Given entries:
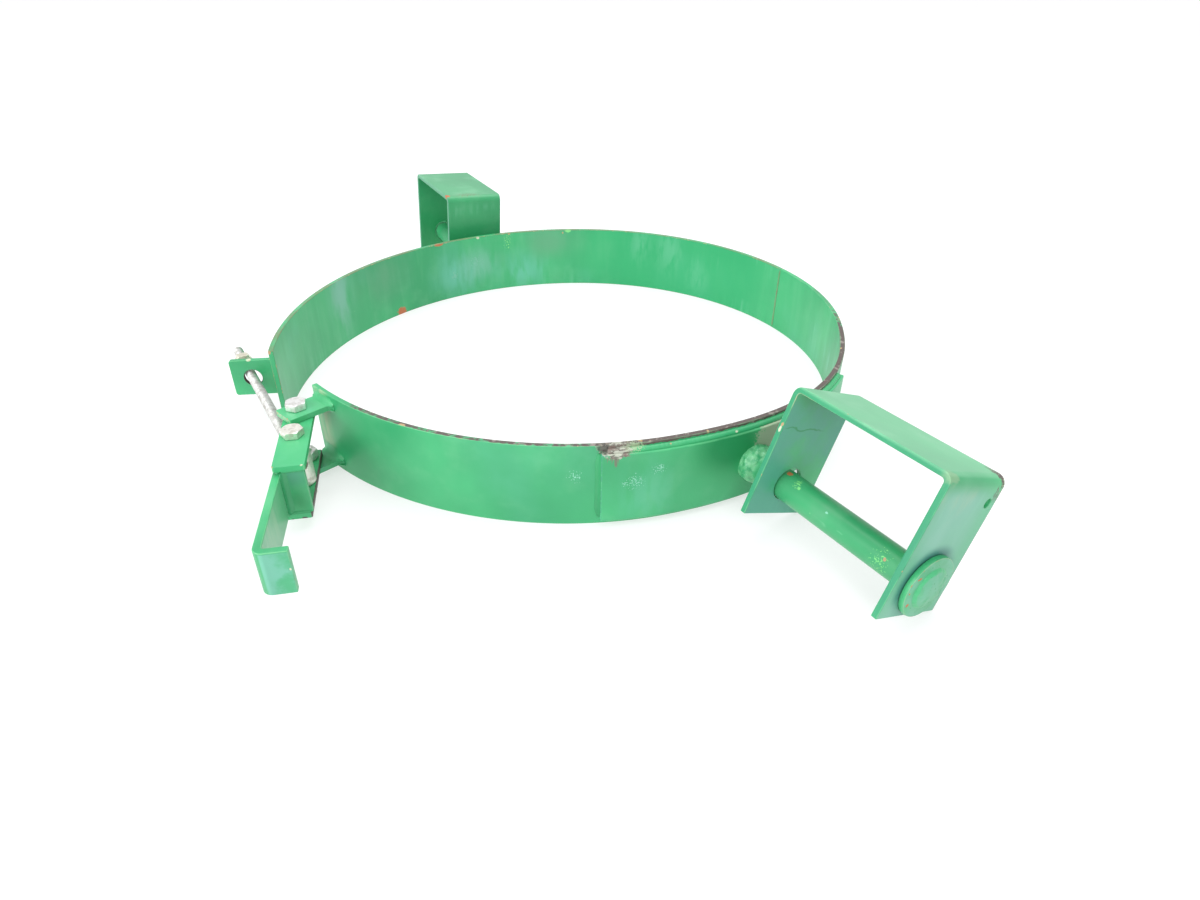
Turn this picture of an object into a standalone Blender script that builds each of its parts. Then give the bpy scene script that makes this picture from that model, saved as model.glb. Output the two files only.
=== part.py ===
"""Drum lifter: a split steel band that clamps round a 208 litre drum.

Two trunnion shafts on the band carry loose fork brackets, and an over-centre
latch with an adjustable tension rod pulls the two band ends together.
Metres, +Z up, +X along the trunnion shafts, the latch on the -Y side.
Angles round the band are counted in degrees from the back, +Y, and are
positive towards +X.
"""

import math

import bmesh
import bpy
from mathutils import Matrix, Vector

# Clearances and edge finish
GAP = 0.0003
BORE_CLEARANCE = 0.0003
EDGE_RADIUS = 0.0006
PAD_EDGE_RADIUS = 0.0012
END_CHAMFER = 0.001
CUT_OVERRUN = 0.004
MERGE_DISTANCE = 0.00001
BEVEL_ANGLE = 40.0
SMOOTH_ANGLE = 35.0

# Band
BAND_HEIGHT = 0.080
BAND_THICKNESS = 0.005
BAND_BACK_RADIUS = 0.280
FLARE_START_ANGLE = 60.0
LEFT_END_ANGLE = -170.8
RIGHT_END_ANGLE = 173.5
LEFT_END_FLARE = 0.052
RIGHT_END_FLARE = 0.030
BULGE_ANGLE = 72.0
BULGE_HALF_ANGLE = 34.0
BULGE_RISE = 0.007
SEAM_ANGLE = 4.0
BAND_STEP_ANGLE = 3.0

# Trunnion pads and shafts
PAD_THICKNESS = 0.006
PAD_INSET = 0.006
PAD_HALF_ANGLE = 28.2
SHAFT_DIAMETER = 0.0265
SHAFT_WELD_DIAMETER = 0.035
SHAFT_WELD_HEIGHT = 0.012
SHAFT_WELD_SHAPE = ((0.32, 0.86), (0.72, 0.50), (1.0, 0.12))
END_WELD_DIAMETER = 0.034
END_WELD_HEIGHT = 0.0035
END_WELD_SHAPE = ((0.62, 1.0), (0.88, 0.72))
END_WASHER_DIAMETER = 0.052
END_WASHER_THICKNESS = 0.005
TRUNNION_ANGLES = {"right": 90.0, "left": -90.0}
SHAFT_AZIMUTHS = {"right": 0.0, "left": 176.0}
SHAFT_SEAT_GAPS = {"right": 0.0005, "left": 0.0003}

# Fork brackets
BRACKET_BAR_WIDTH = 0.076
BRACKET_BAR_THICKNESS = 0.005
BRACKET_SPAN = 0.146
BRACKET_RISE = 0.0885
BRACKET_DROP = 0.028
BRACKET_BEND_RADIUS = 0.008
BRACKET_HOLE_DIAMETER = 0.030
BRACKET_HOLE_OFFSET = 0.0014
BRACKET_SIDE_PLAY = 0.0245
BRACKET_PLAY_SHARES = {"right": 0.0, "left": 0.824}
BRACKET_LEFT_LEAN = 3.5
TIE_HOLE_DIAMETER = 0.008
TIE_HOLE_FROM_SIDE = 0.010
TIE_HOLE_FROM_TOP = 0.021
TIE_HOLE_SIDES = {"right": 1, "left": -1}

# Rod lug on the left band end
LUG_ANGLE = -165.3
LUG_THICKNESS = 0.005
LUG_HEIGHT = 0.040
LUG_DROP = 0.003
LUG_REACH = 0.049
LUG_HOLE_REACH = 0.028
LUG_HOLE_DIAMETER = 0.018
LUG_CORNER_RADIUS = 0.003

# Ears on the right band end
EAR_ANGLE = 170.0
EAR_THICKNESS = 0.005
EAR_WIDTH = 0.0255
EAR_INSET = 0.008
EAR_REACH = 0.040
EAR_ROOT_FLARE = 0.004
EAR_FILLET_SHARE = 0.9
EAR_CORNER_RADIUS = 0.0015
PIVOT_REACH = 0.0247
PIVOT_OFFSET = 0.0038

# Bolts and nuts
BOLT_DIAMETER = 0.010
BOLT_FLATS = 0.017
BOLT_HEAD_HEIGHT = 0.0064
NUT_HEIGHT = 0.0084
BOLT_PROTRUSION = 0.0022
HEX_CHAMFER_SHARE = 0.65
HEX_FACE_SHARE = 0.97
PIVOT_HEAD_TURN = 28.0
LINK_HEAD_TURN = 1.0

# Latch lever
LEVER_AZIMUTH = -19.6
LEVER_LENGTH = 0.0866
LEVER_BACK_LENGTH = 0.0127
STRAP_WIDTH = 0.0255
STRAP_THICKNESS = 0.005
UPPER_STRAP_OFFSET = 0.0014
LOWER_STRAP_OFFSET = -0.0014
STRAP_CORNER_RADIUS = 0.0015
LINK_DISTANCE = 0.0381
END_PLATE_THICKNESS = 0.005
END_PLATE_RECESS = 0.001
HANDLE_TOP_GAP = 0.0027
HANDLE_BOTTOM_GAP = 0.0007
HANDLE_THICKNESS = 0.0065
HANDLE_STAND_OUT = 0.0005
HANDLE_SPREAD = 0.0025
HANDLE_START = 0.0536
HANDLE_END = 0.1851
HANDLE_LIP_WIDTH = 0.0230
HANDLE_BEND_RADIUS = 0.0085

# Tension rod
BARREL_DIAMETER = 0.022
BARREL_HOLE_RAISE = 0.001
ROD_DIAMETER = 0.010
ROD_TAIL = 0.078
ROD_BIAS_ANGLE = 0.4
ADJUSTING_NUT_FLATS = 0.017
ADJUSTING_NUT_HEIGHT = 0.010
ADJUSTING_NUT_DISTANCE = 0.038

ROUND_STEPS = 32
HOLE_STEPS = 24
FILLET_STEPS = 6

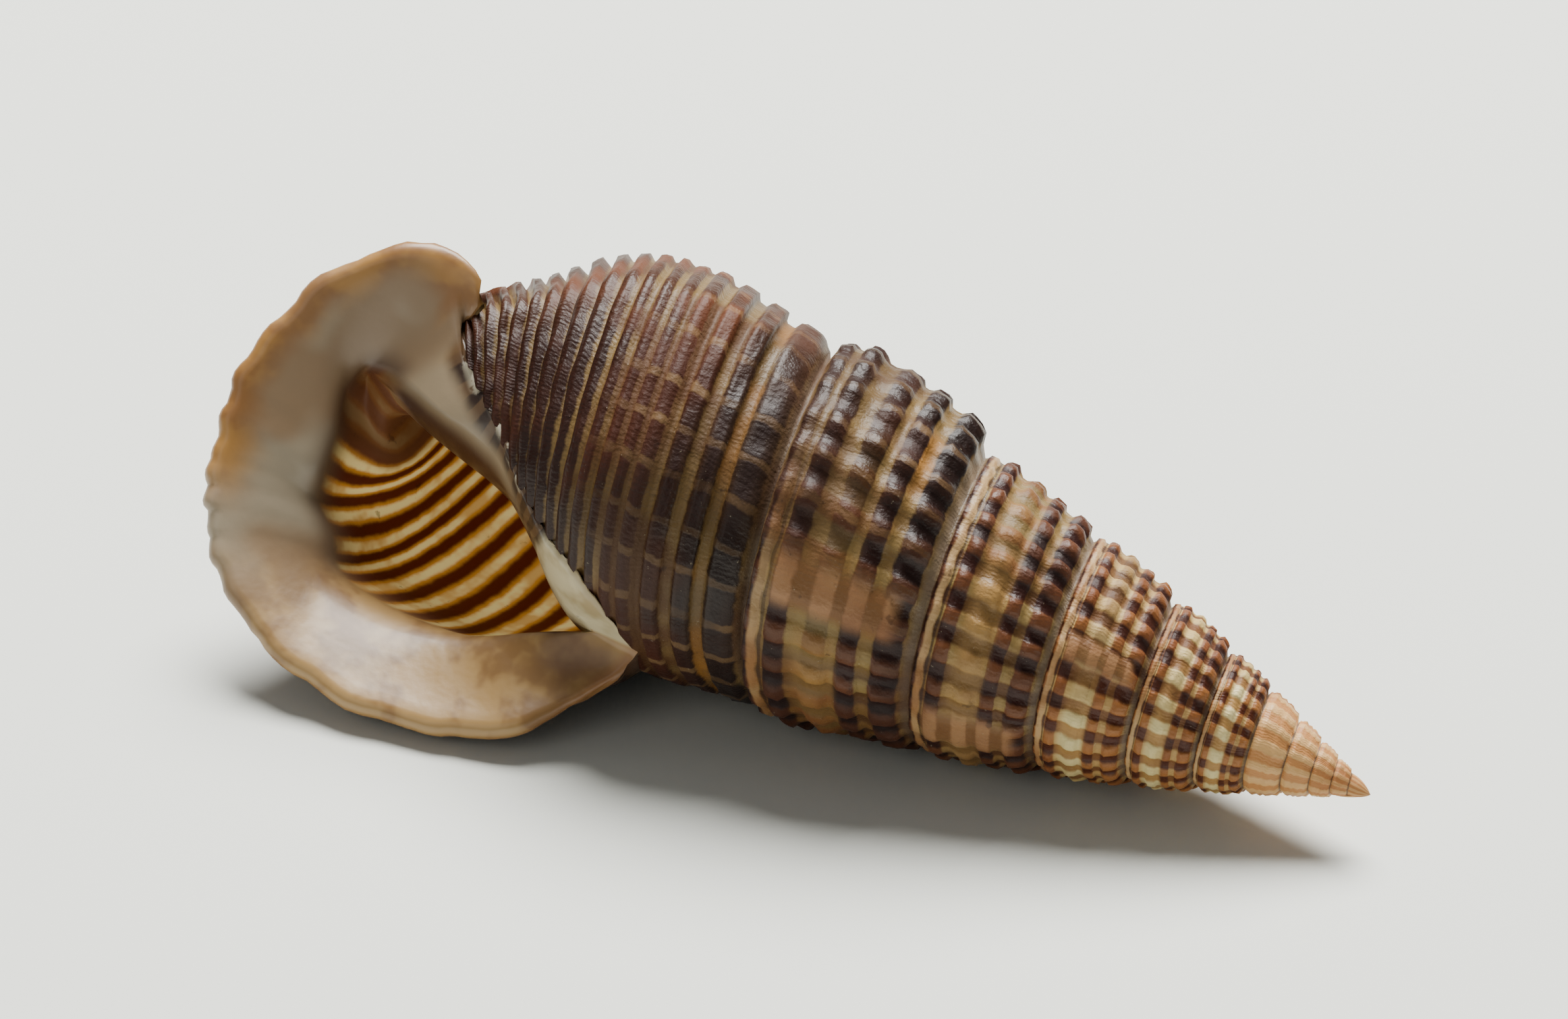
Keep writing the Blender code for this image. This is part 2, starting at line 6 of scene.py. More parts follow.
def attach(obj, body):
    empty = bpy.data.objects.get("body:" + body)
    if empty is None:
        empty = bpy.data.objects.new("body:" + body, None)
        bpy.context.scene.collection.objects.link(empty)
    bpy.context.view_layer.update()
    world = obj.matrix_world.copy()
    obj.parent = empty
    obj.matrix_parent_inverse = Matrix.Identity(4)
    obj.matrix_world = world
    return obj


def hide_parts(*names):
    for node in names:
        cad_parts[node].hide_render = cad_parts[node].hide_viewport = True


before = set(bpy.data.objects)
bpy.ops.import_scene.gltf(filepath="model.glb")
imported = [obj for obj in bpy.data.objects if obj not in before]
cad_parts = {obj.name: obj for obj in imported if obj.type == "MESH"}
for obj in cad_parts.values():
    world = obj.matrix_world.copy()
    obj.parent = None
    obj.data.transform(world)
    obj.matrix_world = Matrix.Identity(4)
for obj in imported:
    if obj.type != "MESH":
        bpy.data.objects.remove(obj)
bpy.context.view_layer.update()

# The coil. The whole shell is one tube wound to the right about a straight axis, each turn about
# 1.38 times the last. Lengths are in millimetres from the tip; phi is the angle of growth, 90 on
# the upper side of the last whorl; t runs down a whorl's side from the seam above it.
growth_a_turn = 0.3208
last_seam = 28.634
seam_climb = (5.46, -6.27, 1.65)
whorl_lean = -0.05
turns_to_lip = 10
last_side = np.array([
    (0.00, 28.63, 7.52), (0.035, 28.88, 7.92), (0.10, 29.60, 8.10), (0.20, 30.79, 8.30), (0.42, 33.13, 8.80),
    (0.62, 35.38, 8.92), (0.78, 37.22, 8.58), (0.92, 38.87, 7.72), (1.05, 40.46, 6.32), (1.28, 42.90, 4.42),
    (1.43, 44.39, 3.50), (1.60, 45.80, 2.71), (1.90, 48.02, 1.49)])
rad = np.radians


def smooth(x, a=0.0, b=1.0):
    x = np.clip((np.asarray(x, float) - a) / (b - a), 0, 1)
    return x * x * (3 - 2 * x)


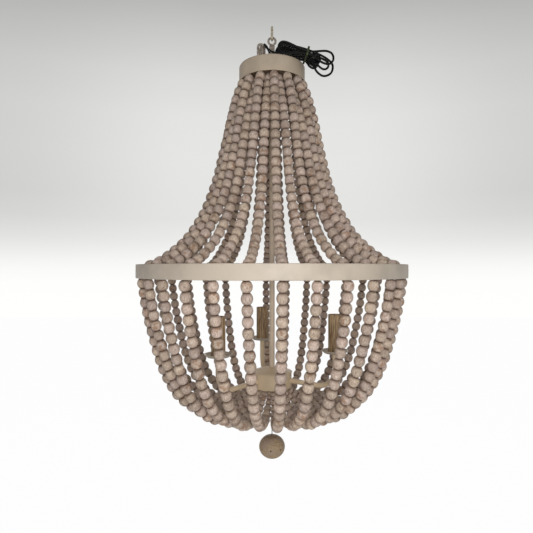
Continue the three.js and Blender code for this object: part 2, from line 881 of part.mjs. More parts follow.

Exercise instructions: Reproduce each record shown above without altering a single word.

Solved exercise:
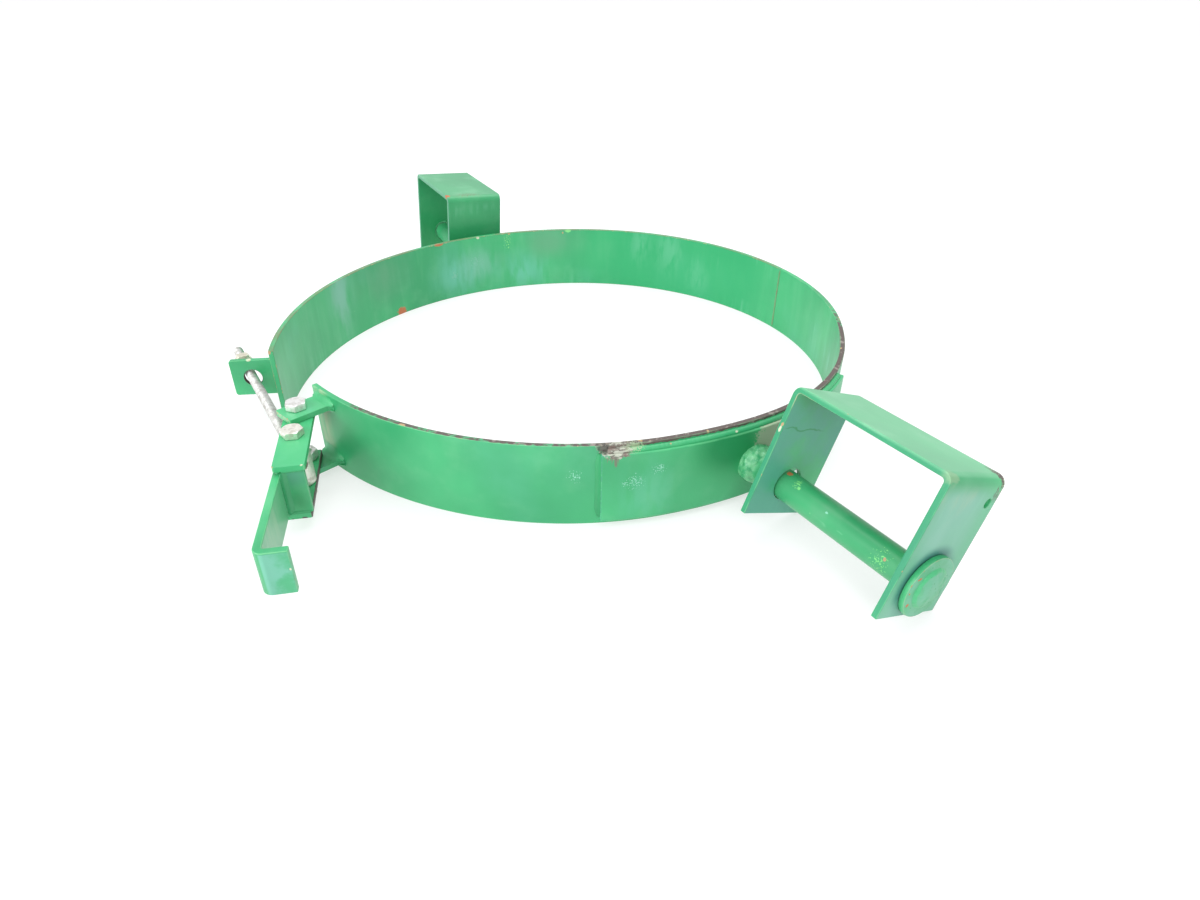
Turn this picture of an object into a standalone Blender script that builds each of its parts. Then give the bpy scene script that makes this picture from that model, saved as model.glb. Output the two files only.
=== part.py ===
"""Drum lifter: a split steel band that clamps round a 208 litre drum.

Two trunnion shafts on the band carry loose fork brackets, and an over-centre
latch with an adjustable tension rod pulls the two band ends together.
Metres, +Z up, +X along the trunnion shafts, the latch on the -Y side.
Angles round the band are counted in degrees from the back, +Y, and are
positive towards +X.
"""

import math

import bmesh
import bpy
from mathutils import Matrix, Vector

# Clearances and edge finish
GAP = 0.0003
BORE_CLEARANCE = 0.0003
EDGE_RADIUS = 0.0006
PAD_EDGE_RADIUS = 0.0012
END_CHAMFER = 0.001
CUT_OVERRUN = 0.004
MERGE_DISTANCE = 0.00001
BEVEL_ANGLE = 40.0
SMOOTH_ANGLE = 35.0

# Band
BAND_HEIGHT = 0.080
BAND_THICKNESS = 0.005
BAND_BACK_RADIUS = 0.280
FLARE_START_ANGLE = 60.0
LEFT_END_ANGLE = -170.8
RIGHT_END_ANGLE = 173.5
LEFT_END_FLARE = 0.052
RIGHT_END_FLARE = 0.030
BULGE_ANGLE = 72.0
BULGE_HALF_ANGLE = 34.0
BULGE_RISE = 0.007
SEAM_ANGLE = 4.0
BAND_STEP_ANGLE = 3.0

# Trunnion pads and shafts
PAD_THICKNESS = 0.006
PAD_INSET = 0.006
PAD_HALF_ANGLE = 28.2
SHAFT_DIAMETER = 0.0265
SHAFT_WELD_DIAMETER = 0.035
SHAFT_WELD_HEIGHT = 0.012
SHAFT_WELD_SHAPE = ((0.32, 0.86), (0.72, 0.50), (1.0, 0.12))
END_WELD_DIAMETER = 0.034
END_WELD_HEIGHT = 0.0035
END_WELD_SHAPE = ((0.62, 1.0), (0.88, 0.72))
END_WASHER_DIAMETER = 0.052
END_WASHER_THICKNESS = 0.005
TRUNNION_ANGLES = {"right": 90.0, "left": -90.0}
SHAFT_AZIMUTHS = {"right": 0.0, "left": 176.0}
SHAFT_SEAT_GAPS = {"right": 0.0005, "left": 0.0003}

# Fork brackets
BRACKET_BAR_WIDTH = 0.076
BRACKET_BAR_THICKNESS = 0.005
BRACKET_SPAN = 0.146
BRACKET_RISE = 0.0885
BRACKET_DROP = 0.028
BRACKET_BEND_RADIUS = 0.008
BRACKET_HOLE_DIAMETER = 0.030
BRACKET_HOLE_OFFSET = 0.0014
BRACKET_SIDE_PLAY = 0.0245
BRACKET_PLAY_SHARES = {"right": 0.0, "left": 0.824}
BRACKET_LEFT_LEAN = 3.5
TIE_HOLE_DIAMETER = 0.008
TIE_HOLE_FROM_SIDE = 0.010
TIE_HOLE_FROM_TOP = 0.021
TIE_HOLE_SIDES = {"right": 1, "left": -1}

# Rod lug on the left band end
LUG_ANGLE = -165.3
LUG_THICKNESS = 0.005
LUG_HEIGHT = 0.040
LUG_DROP = 0.003
LUG_REACH = 0.049
LUG_HOLE_REACH = 0.028
LUG_HOLE_DIAMETER = 0.018
LUG_CORNER_RADIUS = 0.003

# Ears on the right band end
EAR_ANGLE = 170.0
EAR_THICKNESS = 0.005
EAR_WIDTH = 0.0255
EAR_INSET = 0.008
EAR_REACH = 0.040
EAR_ROOT_FLARE = 0.004
EAR_FILLET_SHARE = 0.9
EAR_CORNER_RADIUS = 0.0015
PIVOT_REACH = 0.0247
PIVOT_OFFSET = 0.0038

# Bolts and nuts
BOLT_DIAMETER = 0.010
BOLT_FLATS = 0.017
BOLT_HEAD_HEIGHT = 0.0064
NUT_HEIGHT = 0.0084
BOLT_PROTRUSION = 0.0022
HEX_CHAMFER_SHARE = 0.65
HEX_FACE_SHARE = 0.97
PIVOT_HEAD_TURN = 28.0
LINK_HEAD_TURN = 1.0

# Latch lever
LEVER_AZIMUTH = -19.6
LEVER_LENGTH = 0.0866
LEVER_BACK_LENGTH = 0.0127
STRAP_WIDTH = 0.0255
STRAP_THICKNESS = 0.005
UPPER_STRAP_OFFSET = 0.0014
LOWER_STRAP_OFFSET = -0.0014
STRAP_CORNER_RADIUS = 0.0015
LINK_DISTANCE = 0.0381
END_PLATE_THICKNESS = 0.005
END_PLATE_RECESS = 0.001
HANDLE_TOP_GAP = 0.0027
HANDLE_BOTTOM_GAP = 0.0007
HANDLE_THICKNESS = 0.0065
HANDLE_STAND_OUT = 0.0005
HANDLE_SPREAD = 0.0025
HANDLE_START = 0.0536
HANDLE_END = 0.1851
HANDLE_LIP_WIDTH = 0.0230
HANDLE_BEND_RADIUS = 0.0085

# Tension rod
BARREL_DIAMETER = 0.022
BARREL_HOLE_RAISE = 0.001
ROD_DIAMETER = 0.010
ROD_TAIL = 0.078
ROD_BIAS_ANGLE = 0.4
ADJUSTING_NUT_FLATS = 0.017
ADJUSTING_NUT_HEIGHT = 0.010
ADJUSTING_NUT_DISTANCE = 0.038

ROUND_STEPS = 32
HOLE_STEPS = 24
FILLET_STEPS = 6

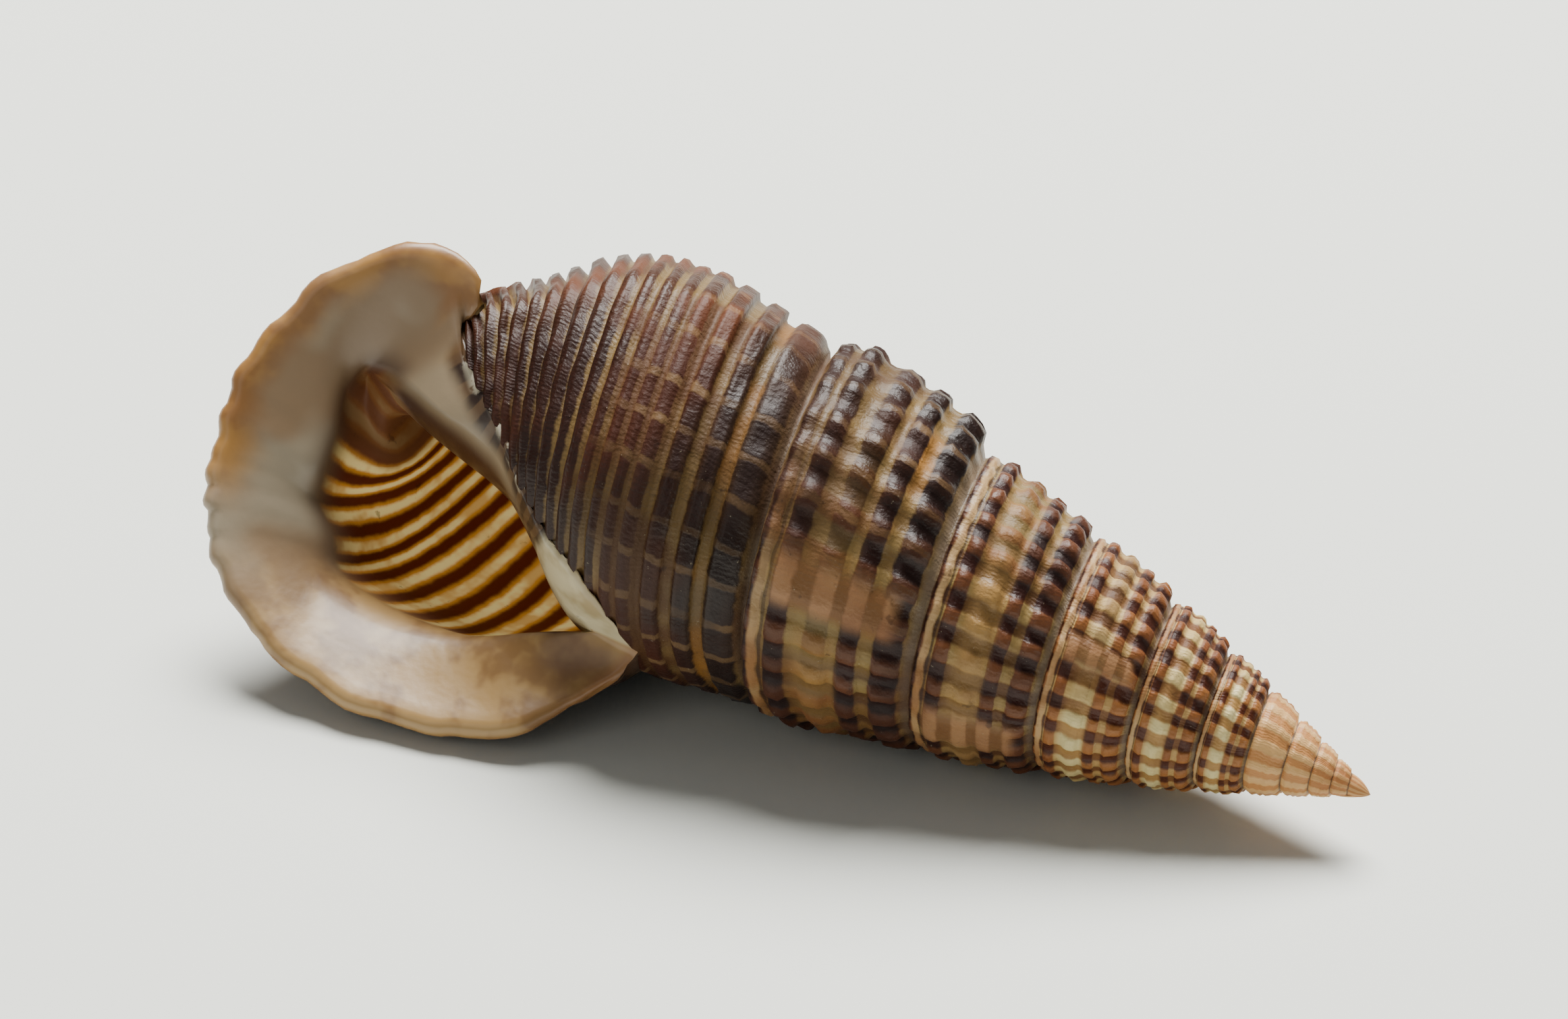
Keep writing the Blender code for this image. This is part 2, starting at line 6 of scene.py. More parts follow.
def attach(obj, body):
    empty = bpy.data.objects.get("body:" + body)
    if empty is None:
        empty = bpy.data.objects.new("body:" + body, None)
        bpy.context.scene.collection.objects.link(empty)
    bpy.context.view_layer.update()
    world = obj.matrix_world.copy()
    obj.parent = empty
    obj.matrix_parent_inverse = Matrix.Identity(4)
    obj.matrix_world = world
    return obj


def hide_parts(*names):
    for node in names:
        cad_parts[node].hide_render = cad_parts[node].hide_viewport = True


before = set(bpy.data.objects)
bpy.ops.import_scene.gltf(filepath="model.glb")
imported = [obj for obj in bpy.data.objects if obj not in before]
cad_parts = {obj.name: obj for obj in imported if obj.type == "MESH"}
for obj in cad_parts.values():
    world = obj.matrix_world.copy()
    obj.parent = None
    obj.data.transform(world)
    obj.matrix_world = Matrix.Identity(4)
for obj in imported:
    if obj.type != "MESH":
        bpy.data.objects.remove(obj)
bpy.context.view_layer.update()

# The coil. The whole shell is one tube wound to the right about a straight axis, each turn about
# 1.38 times the last. Lengths are in millimetres from the tip; phi is the angle of growth, 90 on
# the upper side of the last whorl; t runs down a whorl's side from the seam above it.
growth_a_turn = 0.3208
last_seam = 28.634
seam_climb = (5.46, -6.27, 1.65)
whorl_lean = -0.05
turns_to_lip = 10
last_side = np.array([
    (0.00, 28.63, 7.52), (0.035, 28.88, 7.92), (0.10, 29.60, 8.10), (0.20, 30.79, 8.30), (0.42, 33.13, 8.80),
    (0.62, 35.38, 8.92), (0.78, 37.22, 8.58), (0.92, 38.87, 7.72), (1.05, 40.46, 6.32), (1.28, 42.90, 4.42),
    (1.43, 44.39, 3.50), (1.60, 45.80, 2.71), (1.90, 48.02, 1.49)])
rad = np.radians


def smooth(x, a=0.0, b=1.0):
    x = np.clip((np.asarray(x, float) - a) / (b - a), 0, 1)
    return x * x * (3 - 2 * x)


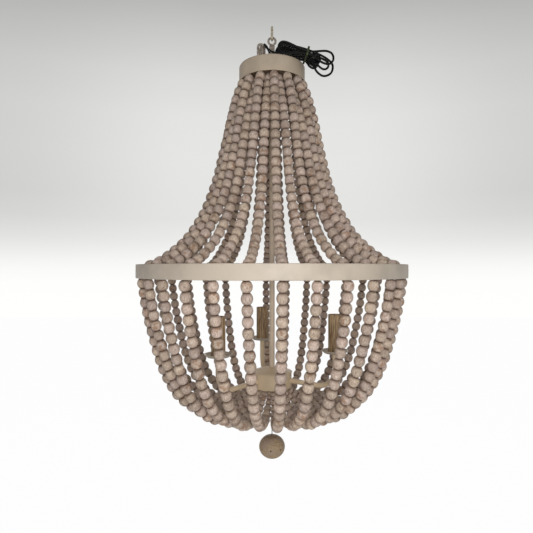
Continue the three.js and Blender code for this object: part 2, from line 881 of part.mjs. More parts follow.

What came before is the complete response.